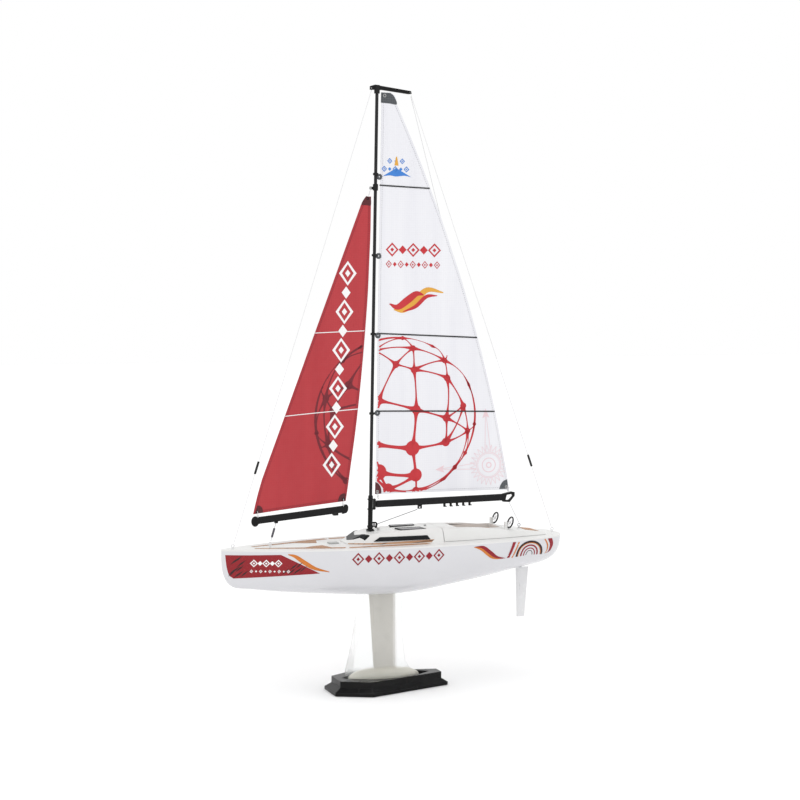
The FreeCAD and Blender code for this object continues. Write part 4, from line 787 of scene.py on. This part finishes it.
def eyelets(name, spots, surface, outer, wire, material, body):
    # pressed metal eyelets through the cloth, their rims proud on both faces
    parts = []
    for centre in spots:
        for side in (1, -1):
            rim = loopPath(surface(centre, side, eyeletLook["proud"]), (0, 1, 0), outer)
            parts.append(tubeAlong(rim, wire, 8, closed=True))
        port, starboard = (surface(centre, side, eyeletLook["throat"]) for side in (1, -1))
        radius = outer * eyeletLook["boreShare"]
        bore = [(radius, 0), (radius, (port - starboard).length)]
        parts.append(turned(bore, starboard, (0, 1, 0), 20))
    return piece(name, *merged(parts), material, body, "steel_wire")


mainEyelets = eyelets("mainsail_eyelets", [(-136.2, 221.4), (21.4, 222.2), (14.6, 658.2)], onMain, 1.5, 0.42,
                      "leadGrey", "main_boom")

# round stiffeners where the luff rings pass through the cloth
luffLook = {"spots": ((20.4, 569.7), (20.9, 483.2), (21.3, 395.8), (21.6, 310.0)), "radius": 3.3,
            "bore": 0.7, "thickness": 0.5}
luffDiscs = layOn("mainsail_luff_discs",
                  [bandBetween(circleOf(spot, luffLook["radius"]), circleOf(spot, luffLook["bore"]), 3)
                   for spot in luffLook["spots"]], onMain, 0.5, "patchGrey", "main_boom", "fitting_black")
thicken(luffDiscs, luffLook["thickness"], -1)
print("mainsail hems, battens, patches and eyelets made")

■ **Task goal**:
Using the data above, return each line exactly as written.

■ **Exercise output**:
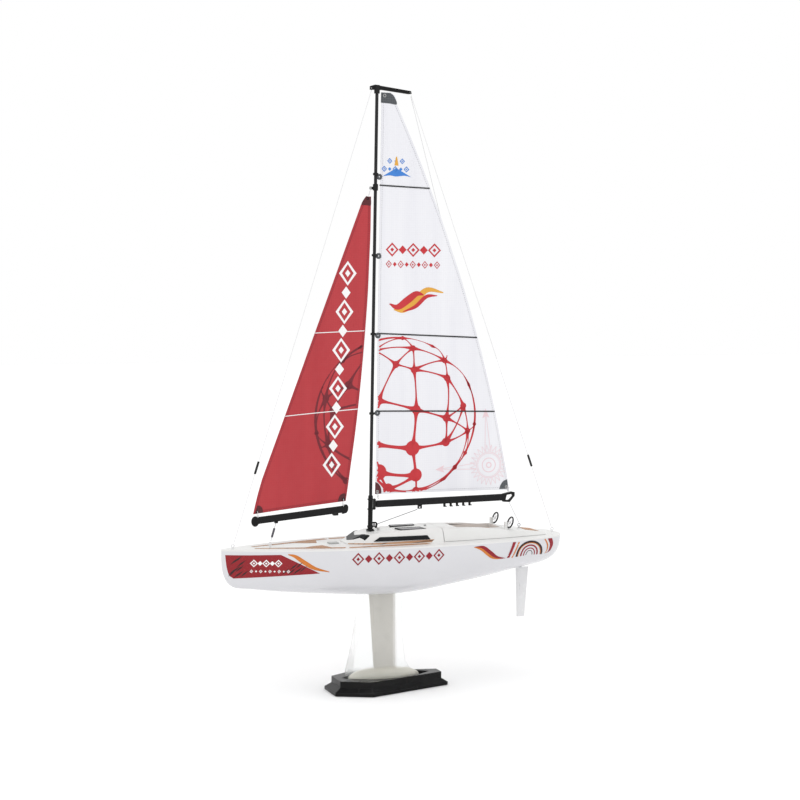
The FreeCAD and Blender code for this object continues. Write part 4, from line 787 of scene.py on. This part finishes it.
def eyelets(name, spots, surface, outer, wire, material, body):
    # pressed metal eyelets through the cloth, their rims proud on both faces
    parts = []
    for centre in spots:
        for side in (1, -1):
            rim = loopPath(surface(centre, side, eyeletLook["proud"]), (0, 1, 0), outer)
            parts.append(tubeAlong(rim, wire, 8, closed=True))
        port, starboard = (surface(centre, side, eyeletLook["throat"]) for side in (1, -1))
        radius = outer * eyeletLook["boreShare"]
        bore = [(radius, 0), (radius, (port - starboard).length)]
        parts.append(turned(bore, starboard, (0, 1, 0), 20))
    return piece(name, *merged(parts), material, body, "steel_wire")


mainEyelets = eyelets("mainsail_eyelets", [(-136.2, 221.4), (21.4, 222.2), (14.6, 658.2)], onMain, 1.5, 0.42,
                      "leadGrey", "main_boom")

# round stiffeners where the luff rings pass through the cloth
luffLook = {"spots": ((20.4, 569.7), (20.9, 483.2), (21.3, 395.8), (21.6, 310.0)), "radius": 3.3,
            "bore": 0.7, "thickness": 0.5}
luffDiscs = layOn("mainsail_luff_discs",
                  [bandBetween(circleOf(spot, luffLook["radius"]), circleOf(spot, luffLook["bore"]), 3)
                   for spot in luffLook["spots"]], onMain, 0.5, "patchGrey", "main_boom", "fitting_black")
thicken(luffDiscs, luffLook["thickness"], -1)
print("mainsail hems, battens, patches and eyelets made")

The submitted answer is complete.